М. Р.: Конкретно эта тема принесла фильму достаточно много неприятностей. Я, например, читал текст в The Guardian, опубликованный, когда «Акт убий­ства» был номинирован на «Оскар», который назывался «Не надо давать „Оскар“ этому snuff movie Снафф-видео — видео, в котором показано реальное, не постановочное убийство человека.». Автор этого текста (достаточно неубедительно, с моей точки зрения) говорит о том, что как вообще возможно смотреть фильм, в котором режиссер не только показывает происходящее с точки зре­ния палачей, но даже помогает им восстанавливать кинематографическими способами то, что они сделали; как мы можем вообще такое допустить?

Сам Оппенгеймер рассказывает такой анекдот из истории своих съемок. В са­мом начале этого процесса он пришел к одному из этих палачей — собственно, первому из них, — и после того, как они сделали эту съемку, жена этого чело­века дала ему жареные бананы. А он их, вежливо ее поблагодарив, выбросил, после того как удалился от дома. Потому что он не мог принять такого дара от таких людей. И, проанализировав свою реакцию, он понял, что на самом деле это реакция лице­мерная, что она непра­виль­­ная, потому что, как он гово­рит, чтобы понять природу геноцида, мы долж­ны понять природу людей, которые в этом участвовали.

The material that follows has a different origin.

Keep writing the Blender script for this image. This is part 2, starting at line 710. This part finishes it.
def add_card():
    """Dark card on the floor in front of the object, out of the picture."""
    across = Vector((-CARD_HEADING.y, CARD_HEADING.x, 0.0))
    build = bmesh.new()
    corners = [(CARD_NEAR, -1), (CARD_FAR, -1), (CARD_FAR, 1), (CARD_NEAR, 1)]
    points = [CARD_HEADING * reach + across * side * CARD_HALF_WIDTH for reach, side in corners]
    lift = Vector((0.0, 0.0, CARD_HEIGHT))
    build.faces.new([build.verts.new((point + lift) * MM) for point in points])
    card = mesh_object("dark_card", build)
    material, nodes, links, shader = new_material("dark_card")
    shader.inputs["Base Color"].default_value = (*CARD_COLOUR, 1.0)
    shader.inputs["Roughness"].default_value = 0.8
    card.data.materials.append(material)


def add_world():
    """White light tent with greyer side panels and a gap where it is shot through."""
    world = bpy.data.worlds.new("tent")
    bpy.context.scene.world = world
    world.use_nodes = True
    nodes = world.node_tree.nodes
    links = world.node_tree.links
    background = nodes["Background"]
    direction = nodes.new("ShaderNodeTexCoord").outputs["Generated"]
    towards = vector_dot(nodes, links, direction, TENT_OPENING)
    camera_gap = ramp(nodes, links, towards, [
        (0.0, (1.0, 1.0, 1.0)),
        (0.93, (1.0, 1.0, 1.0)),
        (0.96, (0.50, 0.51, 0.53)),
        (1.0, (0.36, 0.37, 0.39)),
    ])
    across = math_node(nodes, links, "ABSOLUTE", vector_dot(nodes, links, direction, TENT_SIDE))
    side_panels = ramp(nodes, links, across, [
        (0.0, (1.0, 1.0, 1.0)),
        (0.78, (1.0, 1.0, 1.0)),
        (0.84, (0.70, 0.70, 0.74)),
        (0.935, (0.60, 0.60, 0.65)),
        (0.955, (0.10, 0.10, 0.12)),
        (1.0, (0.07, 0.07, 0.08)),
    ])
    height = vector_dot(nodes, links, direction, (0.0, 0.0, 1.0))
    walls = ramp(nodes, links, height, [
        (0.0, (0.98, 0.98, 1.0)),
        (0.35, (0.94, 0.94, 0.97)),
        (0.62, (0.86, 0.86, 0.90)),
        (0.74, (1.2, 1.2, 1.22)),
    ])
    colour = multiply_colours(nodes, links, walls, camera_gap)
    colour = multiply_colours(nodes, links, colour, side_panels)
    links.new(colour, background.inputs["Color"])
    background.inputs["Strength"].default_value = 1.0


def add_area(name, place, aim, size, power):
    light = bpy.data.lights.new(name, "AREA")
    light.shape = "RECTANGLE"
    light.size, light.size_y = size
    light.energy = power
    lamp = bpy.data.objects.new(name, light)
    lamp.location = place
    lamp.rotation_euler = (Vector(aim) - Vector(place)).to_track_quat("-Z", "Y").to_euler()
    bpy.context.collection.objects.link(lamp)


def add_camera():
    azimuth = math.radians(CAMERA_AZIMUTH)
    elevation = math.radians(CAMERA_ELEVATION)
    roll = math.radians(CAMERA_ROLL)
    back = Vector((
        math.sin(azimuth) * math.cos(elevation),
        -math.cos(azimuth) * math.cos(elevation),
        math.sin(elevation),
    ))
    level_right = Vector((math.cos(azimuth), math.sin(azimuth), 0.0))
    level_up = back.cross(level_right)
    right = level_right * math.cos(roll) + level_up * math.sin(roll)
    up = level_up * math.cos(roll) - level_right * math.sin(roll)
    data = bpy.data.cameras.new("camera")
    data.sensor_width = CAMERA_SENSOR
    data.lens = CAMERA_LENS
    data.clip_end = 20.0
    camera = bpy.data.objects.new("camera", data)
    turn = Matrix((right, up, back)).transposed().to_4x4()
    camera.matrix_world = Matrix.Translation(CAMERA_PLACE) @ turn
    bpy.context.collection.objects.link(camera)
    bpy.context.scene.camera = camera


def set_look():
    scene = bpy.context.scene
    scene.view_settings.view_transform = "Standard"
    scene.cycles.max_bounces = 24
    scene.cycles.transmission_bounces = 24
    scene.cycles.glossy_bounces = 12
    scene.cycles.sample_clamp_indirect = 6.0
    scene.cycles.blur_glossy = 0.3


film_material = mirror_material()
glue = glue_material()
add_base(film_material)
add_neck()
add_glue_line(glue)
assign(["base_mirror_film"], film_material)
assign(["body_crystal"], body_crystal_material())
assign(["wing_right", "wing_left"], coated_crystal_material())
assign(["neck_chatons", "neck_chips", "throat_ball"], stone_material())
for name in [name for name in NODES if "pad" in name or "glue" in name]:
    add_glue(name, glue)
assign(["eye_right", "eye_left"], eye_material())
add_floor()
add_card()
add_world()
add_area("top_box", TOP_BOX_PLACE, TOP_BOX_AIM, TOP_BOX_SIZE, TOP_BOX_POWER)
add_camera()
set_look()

Одна из популярных претензий к фильму «Акт убийства» заключалась в том, что автор не дал слово жертвам. В принципе, мы знаем, что у этого фильма есть продолжение, это фильм 2014 года «Взгляд тишины», в котором он как раз дает слово жертвам. Там жертва — молодой человек, брата которого убили и кото­рого он даже не видел, потому что он родился после него, — отправля­ется к убийцам, чтобы с ними разговаривать. И это, кстати, фильм, который гораздо скучнее, и хотя он получил приз в Венеции, он произвел гораздо мень­шее впечатление — ровно потому, что эта позиция для нас очень привычна. Когда мы смотрим фильмы о такого рода событиях, то нам как зрителям очень просто быть на стороне жертв. Это очень уютная позиция, с очень четким раз­деле­нием добра и зла. И как раз это разделение представляется Оппенгей­меру крайне сомни­тельным. Потому что, во-первых, он предлагает нам действи­тель­но погру­зиться на дно мотиваций этих людей, которые очень разно­образны и хитро сплетены друг с другом, эти мотивации. И с другой стороны, он выби­вает нас из состояния этого уюта, к которому мы привыкли, и это, на самом деле, и есть то, что производит такое ошеломляющее и даже тошно­творное впечатление.

«Здесь много призраков, потому что на этом месте погибло много людей. Они умерли не своей смертью. Их привезли вот сюда совер­шенно здо­ровыми. Но здесь их избили до смерти. Сначала мы просто забивали их, но было очень много крови, и когда мы потом убирали, здесь стоял ужас­ный запах. Чтобы крови не было, я придумал такую систему — хотите, покажу?»

Анвар Конго в фильме Джошуа Оппенгеймера «Акт убийства»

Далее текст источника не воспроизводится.